The first ever UEFA Pro coaching course kicked-off at the MFA Technical Centre on Saturday. The course will be held over twenty months with the final assessment due for April 2017
The UEFA Jira Panel in July gave the go-ahead to the Malta Football Association to organise the course for the first time. So far, Maltese coaches had to travel to Coverciano in Italy to obtain the UEFA Pro Licence.
Photos: Copyright © domenic aquilina
Addressing the candidates on Saturday morning, MFA President Norman Darmanin Demajo discussed problems which were hindering growth and development of the local game.
Mentioning Iceland as an example of a country which made giant strides in recent years, Darmanin Demajo said that scouts visit the country regularly and whisk the top talents to the major professional leagues. He said that although some of the players do return back to Iceland, they still have over seventy-five players playing abroad, becoming full-time professionals.
Among the reasons for this success is the fact that clubs in Iceland give young players the chance to play first-team football and in some cases, young players sometimes move abroad even before reaching the age of playing for the first team. Darmanin Demajo said clubs in Iceland were willing to give their players the opportunity to play abroad. On the other hand, some clubs in Malta made it difficult for their players to move abroad. He said that this could be understandable but it created a problem due to this selfish attitude.
Another important reason was the fact that even at grassroots level, the vast majority of coaches held UEFA A or B licences. He said that there was a need for more top-level coaches in Malta as this was one of the pillars for future growth.
The MFA President stated the five points the association was focussing on. The first priority was facilities and infrastructure at club level where the association would have spent €25 million. A second priority was coach education where the association had appointed Robert Gatt as technical director and is now surrounded by a team which is committed to improving the level of coaching. A third priority was exporting more of our players – young players were being offered contracts although whether they were accepting these offers was another problem. He said local players were living comfortably in Malta and found it difficult to detach themselves – most players are not hungry enough and are rather spoilt.
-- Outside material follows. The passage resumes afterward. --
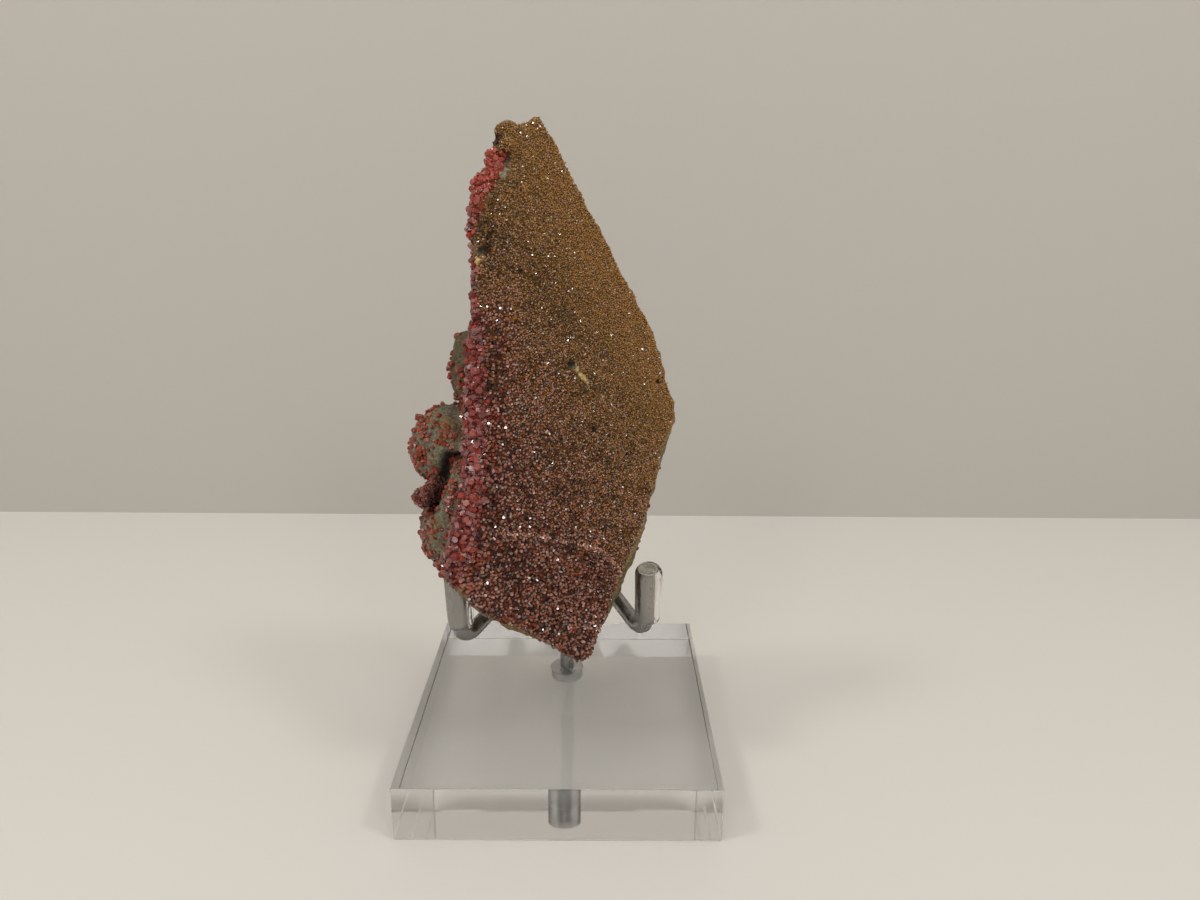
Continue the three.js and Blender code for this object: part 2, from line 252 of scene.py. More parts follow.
def cell_noise(points, size, shift):
    """One random level from -1 to 1 for each cell of that size."""
    levels = []
    for p in points / size + shift:
        centre = noise.voronoi(Vector(p))[1][0]
        levels.append(noise.cell(centre * 7.3))
    return np.array(levels)


def behind_face(points):
    """How far points lie behind the plane of the front face."""
    return points[:, 1] - (FACE_Y + FACE_TURN * points[:, 0] + FACE_LEAN * points[:, 2])


def towards_red(points):
    """Distance on the face from the border of the golden druse towards the red corner."""
    across = (points[:, 0] - DRUSE_BORDER[0]) * DRUSE_TOWARDS_RED[0]
    return across + (points[:, 2] - DRUSE_BORDER[1]) * DRUSE_TOWARDS_RED[1]


def on_line(line, values):
    """The second column of a line's points, where the first has those values."""
    return np.interp(values, line[:, 0], line[:, 1])


def below_ledge(points):
    """Height of the ledge over each point."""
    return on_line(LEDGE_LINE, points[:, 0]) - points[:, 2]


def beyond_ridge(points):
    """How far to the right of the ridge line each point lies."""
    return points[:, 0] - on_line(RIDGE_LINE, points[:, 2])


def distance_to_line(points, line):
    """Distance from each point to the nearest part of a line of straight pieces."""
    nearest = np.full(len(points), np.inf)
    for start, end in zip(line[:-1], line[1:]):
        along = end - start
        share = np.clip((points - start) @ along / (along @ along), 0.0, 1.0)
        nearest = np.minimum(nearest, np.linalg.norm(points - start - share[:, None] * along, axis=1))
    return nearest


def in_cleft(points):
    """1 in the bottom of the cleft between the lobes, fading out beside it. Sets how deep the cleft is cut
    and how much painted shade it gets.
    """
    flat_distance = distance_to_line(points[:, [0, 2]], CLEFT_LINE)
    width = 0.5 + 0.35 * smooth_step(-15.5, -17.5, points[:, 0])
    return bell(flat_distance, width) * smooth_step(-4.0, -7.0, points[:, 1])


def spot_share(points, spots):
    """How much each point lies in one of the ragged spots: 1 in their middles and 0 outside."""
    ragged = 1.0 + 0.5 * fractal(points, 0.9, 2, 3.3)
    share = np.zeros(len(points))
    for x, height, radius in spots:
        distance = np.hypot(points[:, 0] - x, points[:, 2] - height) * ragged
        share = np.maximum(share, bell(distance, radius))
    return share


def beside_ridge(points):
    """1 at the ridge, fading out to the right of it over the face, and none of it near the top."""
    share = 1.0 - smooth_step(1.5, 7.0, beyond_ridge(points) + 1.2 * fractal(points, 1.5, 2, 7.7))
    return share * (1.0 - smooth_step(76.0, 84.0, points[:, 2]))


def on_lower_lobes(points):
    """1 on the two lower lobes of the left flank."""
    return smooth_step(-8.0, -11.0, points[:, 0]) * smooth_step(62.0, 58.0, points[:, 2])


def on_upper_lobe(points):
    """1 on the small upper lobe of the left flank."""
    share = smooth_step(62.0, 65.0, points[:, 2]) * (1.0 - smooth_step(76.0, 79.0, points[:, 2]))
    return share * smooth_step(-9.0, -11.0, points[:, 0])


def node_input(node, **values):
    """Sets sockets by their names, written with _ for each space."""
    for name, value in values.items():
        node.inputs[name.replace("_", " ")].default_value = value


def new_material(name):
    material = bpy.data.materials.new(name)
    material.use_nodes = True
    tree = material.node_tree
    return material, tree, tree.nodes["Principled BSDF"]


def add_node(tree, kind, **values):
    node = tree.nodes.new(kind)
    node_input(node, **values)
    return node


def noise_texture(tree, scale, detail, stretch=(1.0, 1.0, 1.0)):
    """Noise in object space with a scale in features per metre."""
    place = tree.nodes.new("ShaderNodeTexCoord")
    mapping = add_node(tree, "ShaderNodeMapping", Scale=stretch)
    texture = add_node(tree, "ShaderNodeTexNoise", Scale=scale, Detail=detail)
    tree.links.new(place.outputs["Object"], mapping.inputs["Vector"])
    tree.links.new(mapping.outputs["Vector"], texture.inputs["Vector"])
    return texture.outputs["Fac"]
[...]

Another priority is the need to develop our own professional football league. He said this was something which could be done as finances and pitches were already there. Darmanin Demajo said that if our players do not move abroad, the association could create a model for clubs to be professional, therefore creating an environment where players could play professionally in Malta. The last priority was long term growth and sustainability for clubs.
The MFA President congratulated the MFA Technical Centre for this achievement of being entrusted by UEFA to hold the UEFA Pro Licence coach. He said it would not be an easy course as the Technical Centre had to keep the standards of other UEFA Pro courses held abroad.
Darmanin Demajo said that by producing more highly-qualified coaches, one would be pushing less qualified coaches to lower divisions. He finally revealed that local clubs aiming to take part in UEFA competitions would soon need to have a UEFA Pro Licenced coach according to UEFA regulations.
Meanwhile UEFA Jira Panel member Dany Ryser, who served as head of the Swiss national youth teams, Director of Coach Education and Technical Director and who also led Switzerland to the FIFA Under-17 World Championship in 2009, spoke to the coaches telling them that two things were of utmost importance in football – having a philosophy of how to play football and have patience. He stressed success was not possible in just two, three years and one needed support from clubs, the association and club owners.
Ryser said that it was unusual for the Jira Panel to allow small countries to organise their own UEFA Pro courses as these usually work in partnership with bigger countries. However the Jira Panel understood that Malta could not do so due to geographical problems in case of partnership with the UK and language in case of partnership with Italy.
Dany Ryser said he was sure this course will fulfil all criteria from the convention which aims to raise the bar. He finally congratulated the MFA Head of Football Coach Education Stephen Grima and the MFA Technical Centre for this achievement.